Are we becoming richer than we thought, or is this ‘statistics’?

George Ochieng (right) and Onyango Owino work at their Jua Kali shed in Kibera, Nairobi on October 4, 2017. PHOTO | YASUYOSHI CHIBA | AFP

What you need to know:

  • The unemployment rate has dropped from 12.7 per cent to 7.4 per cent over the period.
  • In the absence of regular and updated data, our policy makers literally fly blind when designing policy.
  • KNBS has just announced that the census that it plans to conduct in August will be preceded by cartographic mapping.

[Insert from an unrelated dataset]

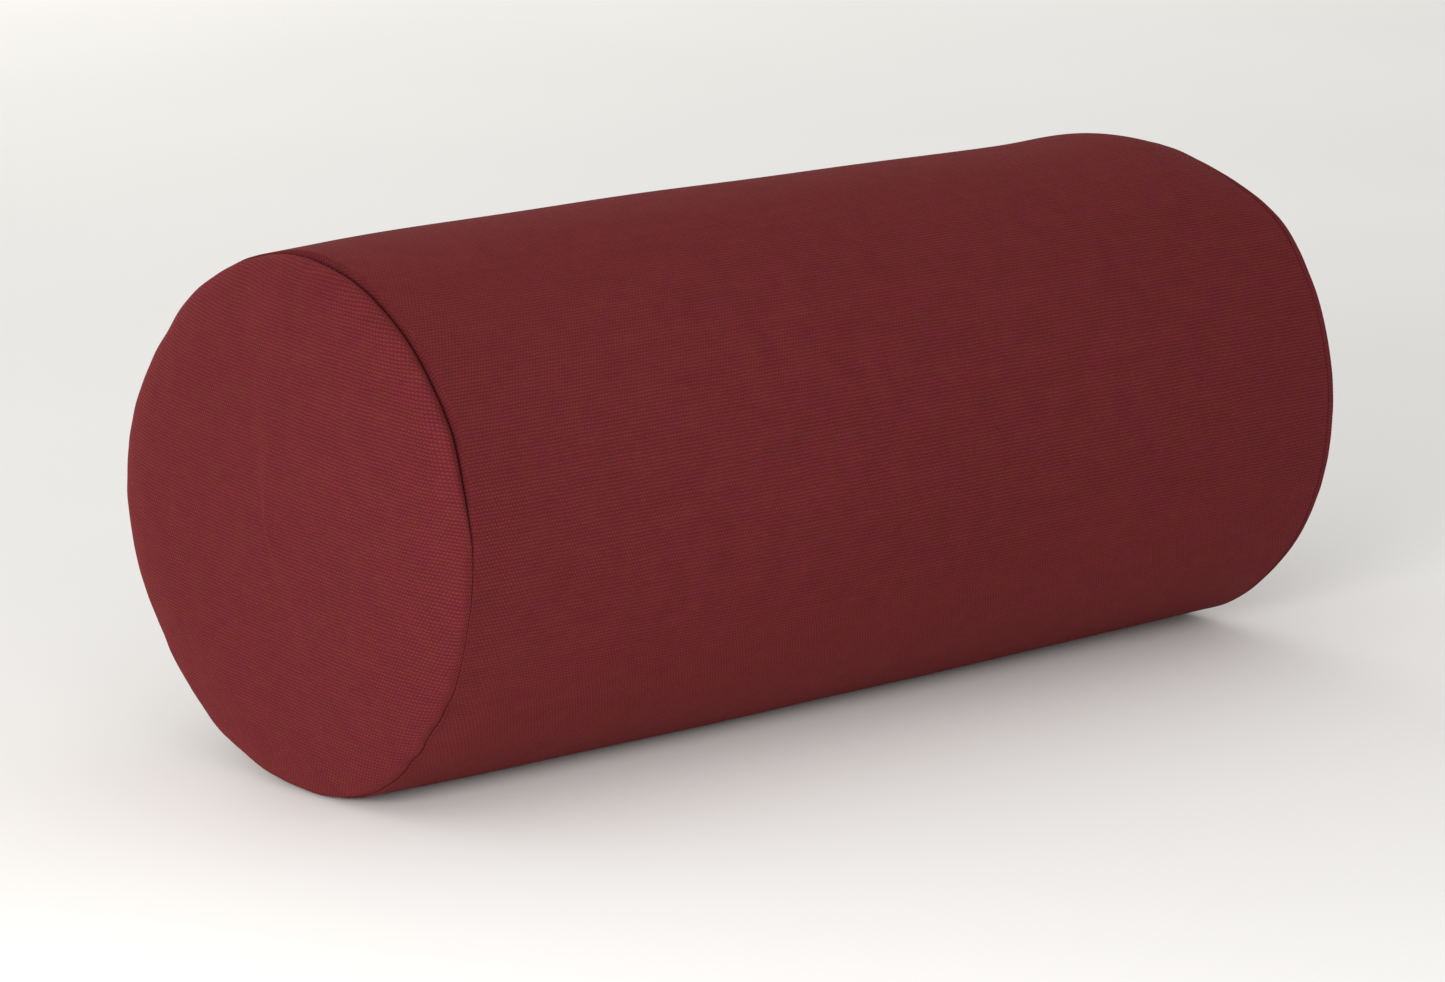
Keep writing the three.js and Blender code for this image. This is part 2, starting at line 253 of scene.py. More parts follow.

According to the recently published ‘Kenya Integrated Household Budget Survey’ report by the Kenya National Bureau of Statistics (KNBS), the incidence of poverty has been trending downwards in the past 10 years.

Inequality within the Kenyan society is also reducing. And the unemployment rate dropped from 12.7 per cent to 7.4 per cent over the same period.

But where is the wealth these statisticians are a seeing and measuring in this country?

We all still remember that memorable quote attributed to former British Premier Benjamin Disraeli and popularised by Mark Twain that goes: “There are three kinds of lies, damn lies and statistics.”

Statistics is supposed to be an exact science. Are the statisticians giving us damn lies? I don’t know.

STATISTICS

Granted, the KNBS has the largest repository of trained economists and statisticians in the country. The problem is that the people in power don’t regard statistics highly.

In some jurisdictions, national statistical offices enjoy as much independence as the Central Bank.

Just how low data and statistics are regarded by policymakers here was demonstrated in the last Cabinet structure, where our statistics office was placed under the Devolution and Planning Ministry — lumping it with several unrelated departments, including graft-riddled departments such as the National Youth Service (NYS) and the Youth Enterprise Fund.

In some countries, national statistics offices conduct household surveys — not only frequently, but also continuously. Here, industrial surveys and labour market reviews are done infrequently.

In the absence of regular and updated data, our policy makers literally fly blind when designing policy.

PUBLIC OUTRAGE

Last time, there was public outrage when census figures showed that the population of (now defunct) North Eastern Province had increased by 104 per cent within 10 years. In the ensuing furore, the results in some districts were cancelled.

The KNBS has just announced that the census that it plans to conduct in August will be preceded by cartographic mapping. This is a good thing because more use of technology will help KNBS to improve data quality.

With the explosion of mobile telephony, it’s only a question of time before the people become regular respondents in censuses and other surveys.

It is possible to use satellite imagery to literally see and gauge — from Outer Space — economic activity on highways, in ports and markets.

UNEMPLOYMENT

Tracking what people do, search or talk about on the Web can give you a picture of what they are engaged in. Still, what I find intriguing is how they come up with the numbers on unemployment. What constitutes a job in an urban economy that is informalising in very complex ways?

Does that able-bodied man who walks around Nairobi bars hawking secondhand clothes go into the books as employed? How about that hawker who walks along Uhuru Highway the whole day, his only stock in trade, fake Chinese hi-fi equipment and mobile phone accessories?

The jua kali sector is a place labour turns to only when the alternative is worklessness. These are just disguised forms of unemployment.

Yet, if you took random samples of the typical worker sitting in a matatu going to work in Nairobi, the majority will be hair stylists, fitness instructors, disco hall bouncers, cleaners, house-helps, watchmen, secondhand clothes hawkers and the workers in the car wash bays and kiosks.

SERVICES STALLS

A far greater majority will be jua kali mechanics, workers in M-Pesa outlets, employees of call centres, mobile telephone repair shops or photocopying and document binding services stalls.

Within the central business district, the formerly ubiquitous duka — as shops owned by Kenyans of Indian extraction were popularly known — are fast being supplanted by 10-by-10 so-called “exhibition” stalls selling uncustomed clothes, footwear, mobile phones and computers — which, invariably, will have been imported through Kismayu Port or Eldoret International Airport. Today, even the smallest urban area has a “Garissa Lodge” — jargon for such shops.

INFORMAL ECONOMY

But how many workers are employed in this informal economy and what wages do they earn? Clearly, the Integrated Household Budget Survey has painted too rosy a picture of living conditions.

We need to strengthen and fund the KNBS. And, for a start, can we rehabilitate or rebuild Herufi House — that derelict building that sticks out like a sore thumb between The National Treasury and the Central Bank of Kenya as if the sole purpose of its presence is to remind us that statistics is not important?